Journalists are now terrorists
The current government has attacked and diluted the independence of the press more than any government for three centuries. Their approach to the Snowden affair- to revelations that GCHQ records data from millions of phone calls- has been heavy-handed and disturbing. Rather than seeking to atone, they have attacked. Politicians hauled Guardian Editor Alan Rusbridger into parliament for interrogation, an unprecedented step.
They destroyed Guardian hard drives containing the Snowden files with a circular saw. The government knew the files were backed up elsewhere; the action was merely cynical and symbolic, a statement of intent from a government seeking to palliate their panic with posturing. More audacious still, the police arrested Glenn Greenwald’s partner, David Miranda, for nine hours without charge under anti-terrorism laws. This conflation of journalism with terrorism, a first for the UK, is more typical of dictatorships. It sets an alarming precedent.
The government has manipulated the phone hacking scandal to serve as an excuse to gain control over the media. In October 2013 the government forced through a Royal Charter on Press Regulation. A response to the phone hacking scandal and the subsequent Leveson Inquiry, this Charter was drawn up by politicians behind closed doors, with no input or consultation with the media. The speed and secrecy of the affair was unnerving. A desperate last minute injunction brought by publishers was crushed by the Court of Appeal. According to Richard Gordon QC, from the Press Standards Board of Finance, ‘what is envisaged in the Government charter is the possibility of executive control of the Press for the first time since 1695.’ With a flourish of the pen, centuries of press independence, envied the world over, was ended in an instant.

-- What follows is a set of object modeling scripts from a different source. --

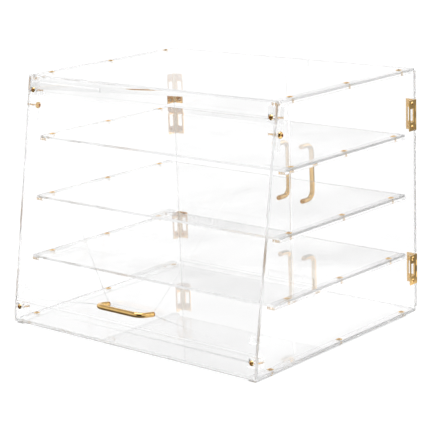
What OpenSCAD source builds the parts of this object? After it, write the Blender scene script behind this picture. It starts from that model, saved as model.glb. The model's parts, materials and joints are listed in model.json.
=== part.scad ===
// Countertop bread display bin: a case of clear sheet with three screwed-in shelves,
// a leaning front door that lifts on two pivot screws, and a pair of hinged rear doors.
// Millimetres, Z up. The bin stands on z = 0, its front faces -Y, and the origin lies under
// the middle of its footprint, handles included.

/* [Case] */
// Width across the outer faces of the side panels
case_w = 523; // [420:1:640]
// Height from the underside of the base panel to the top face of the top panel
case_h = 405; // [390:1:480]
// Depth of the case at the bottom
depth_bottom = 418.5; // [395:0.5:480]
// Depth of the case at the top
depth_top = 349.2; // [330:0.1:380]
// Thickness of the clear sheet
sheet_t = 4; // [3:0.5:5]

/* [Rails and skids] */
// Width of the rails and skids
rail_w = 14; // [11:1:20]
// Thickness of the rails under the top panel and the shelves
rail_t = 4; // [3:0.5:6]
// Thickness of the skids that the bin stands on
skid_t = 4; // [3:0.5:10]
// Distance from the rear edge of the case to the skids
skid_rear_gap = 22; // [4:1:26]
// Gap between the header strip and the front edge of the top panel
top_front_gap = 3; // [0.5:0.1:6]
// Gap between the header strip and the front ends of the top rails
top_rail_front_gap = 3.8; // [1:0.1:10]
// Distance from the rear edge of the case to the top rails
top_rail_rear_gap = 6; // [4.5:0.5:20]
// Gap between the top panel and the raised front corners of the side panels
top_corner_gap = 0.3; // [0.2:0.1:1]

/* [Shelves] */
// Height of the lower shelf's top face above the underside of the base panel
shelf_lower_z = 103.5; // [80:0.5:110]
// Distance from one shelf to the next
shelf_pitch = 99; // [80:1:110]
// Distance of each shelf behind the leaning front, measured level
shelf_front_gap = 32; // [26:0.5:60]
// Distance of each shelf from the rear edge of the case
shelf_rear_gap = 25.5; // [5:0.5:50]
// Gap between the end of a shelf and the side panel
shelf_side_gap = 0.25; // [0.1:0.05:1]
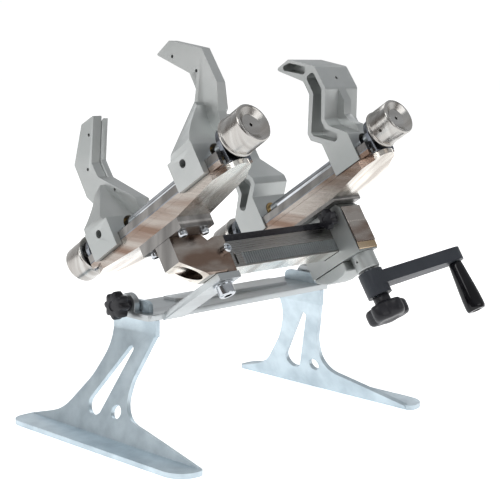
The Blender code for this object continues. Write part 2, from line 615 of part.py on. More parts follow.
# =============================================================== carriage
def carriage_body():
    """The carriage: a block around the beam, with the pinion's chamber on its front side."""
    outer = [Vector(p) for p in ((-CARR_HALF_W, CARR_TOP_Z), (-CARR_HALF_W, CARR_BOTTOM_Z),
                                 (CARR_HALF_W, CARR_BOTTOM_Z), (CARR_HALF_W, 20.0), (31.0, CARR_TOP_Z))]
    slack = 0.4
    window = [Vector(p) for p in ((-BEAM_HALF_W - slack, BEAM_BOTTOM_Z - slack),
                                  (BEAM_HALF_W + slack, BEAM_BOTTOM_Z - slack),
                                  (BEAM_HALF_W + slack, RAIL_TOP_Z + slack),
                                  (-BEAM_HALF_W - slack, RAIL_TOP_Z + slack))]
    body = plate("carriage_body", [outer, window], ACROSS_X, tilted((CARR_X0 + CARR_X1) / 2.0, 0, 0),
                 CARR_X1 - CARR_X0, SATIN)
    cavity = rod("gear_cavity", (CRANK_X, CRANK_W, RACK_LOW_Z - 0.6), (CRANK_X, CRANK_W, RACK_HIGH_Z + 0.6), 13.4,
                 None, group=CUTTERS, sides=32)
    way = rod("shaft_way", (CRANK_X, CRANK_W, -40.0), (CRANK_X, CRANK_W, 4.0), 5.3, None, group=CUTTERS, sides=20)
    lock = rod("lock_way", (CARR_X0 - 2, LOCK_W, LOCK_Z), (CARR_X0 + 12, LOCK_W, LOCK_Z), 3.3, None, group=CUTTERS,
               sides=16)
    return cut(body, cavity, way, lock)


def carriage_fittings():
    cover = [Vector(p) for p in ((CARR_X0 + 0.5, -27.5), (CARR_X1 - 0.5, -27.5), (CARR_X1 - 0.5, 20), (CARR_X0 + 0.5, 20))]
    plate("gear_cover", [cover], ACROSS_W, tilted(0, CARR_HALF_W + GAP + 0.8, 0), 1.6, POLISHED)
    arc = [Vector((-CARR_HALF_W, CARR_BOTTOM_Z - GAP)), Vector((-CARR_HALF_W, -31.5))]
    arc += [Vector((-28, -37)), Vector((-19, -41)), Vector((-9, -42.5)), Vector((2, -41.5)), Vector((9, -38.5)),
            Vector((9, CARR_BOTTOM_Z - GAP))]
    plate("carriage_keeper", [arc], ACROSS_X, tilted((CARR_X0 + CARR_X1) / 2.0, 0, 0), CARR_X1 - CARR_X0 - 2.0, SATIN)
    turned("shaft_bush", [(12.3, 17.5), (12.3, 1.2), (11.3, 0), (5.3, 0), (5.3, 17.5), (12.3, 17.5)],
           tilted(CRANK_X, CRANK_W, CARR_BOTTOM_Z - GAP - 17.5), (0, 0, 1), SATIN, steps=32)
    rod("lock_stud", (50.0, LOCK_W, LOCK_Z), (CARR_X0 + 11, LOCK_W, LOCK_Z), 3.0, STEEL, sides=16)
    lock = plate("lock_knob", [star_outline(6, 10.4, 7.6, 6)], ACROSS_X, tilted(52.5, LOCK_W, LOCK_Z), 10.0,
                 BLACK, smooth=True)
    boss = rod("lock_boss", (54, LOCK_W, LOCK_Z), (CARR_X0 - 0.5, LOCK_W, LOCK_Z), 5.5, None, group=CUTTERS, sides=20)
    socket = rod("lock_socket", (49.6, LOCK_W, LOCK_Z), (70, LOCK_W, LOCK_Z), 3.3, None, group=CUTTERS, sides=16)
    cut(join(lock, boss), socket)


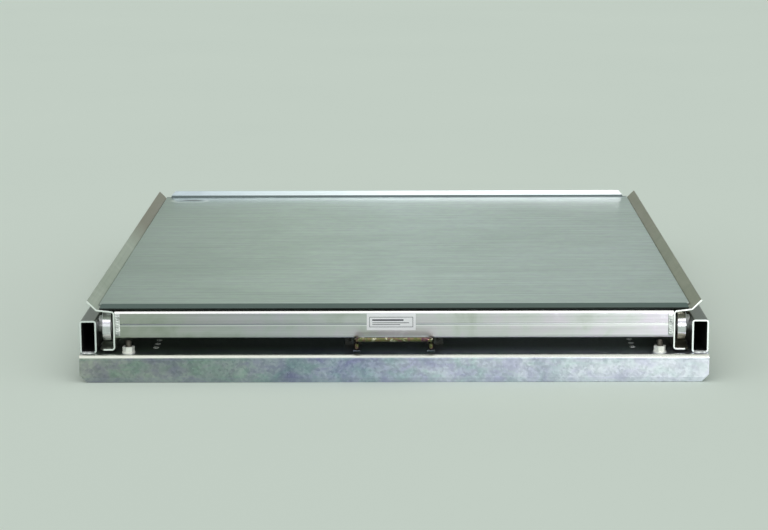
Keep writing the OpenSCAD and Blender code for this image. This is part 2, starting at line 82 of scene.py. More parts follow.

Now admiration has given way to opprobrium. The World Association of Newspapers and Publishers (WAN-IFRA) is sending an unprecedented press freedom mission to the UK to raise concerns. Previous delegations have gone to Ethiopia, Libya, Yemen, Tunisia, Mexico, Honduras, Ecuador, Colombia, Guatemala and Azerbaijan. The UK is in good company.
The Porn Filter
Finally we come to the much-maligned ‘porn filter’. The Whitehall initiative is more than simply prudish, it is downright nefarious. Internet users have to explicitly ‘opt in’ to access material that is pornographic or ‘obscene or tasteless’. Who are politicians to tell us what is ‘obscene or tasteless’?
The ‘porn’ filter has already been used to block access to sites offering help to self-harmers, alcoholics, drug abusers, victims of domestic abuse, and members of the LGBT community. Preventing vulnerable children from accessing these sites is tragic, even more so when it is done in the name of protecting them. Incidentally, child-protection is the premise used by the Russian government to pass legislation victimising the LGBT community.
Richard Gordon QC described the aforementioned Royal Charter as ‘Kafka-esque’. Orwell’s ‘1984’ is often evoked in reference to the Snowden revelations. But these literary paradigms don’t do justice to the unparalleled depth and breadth of David Cameron’s dystopian vision. GCHQ snooping, The Royal Charter, anti-terror legislation, the porn filter; we are reading about these things in the press but we are yet to personally feel the full force of their impact. This is what is most alarming. They are subtle, insidious initiatives, and, as a reactionary society that tends to tolerate inconvenience with a stiff upper lip, it seems Britain will allow these creeping advances to continue until it is too late. The tools are being put in place for hitherto unseen levels of civil and social control. Boris’ wet dream is just a drop in the ocean.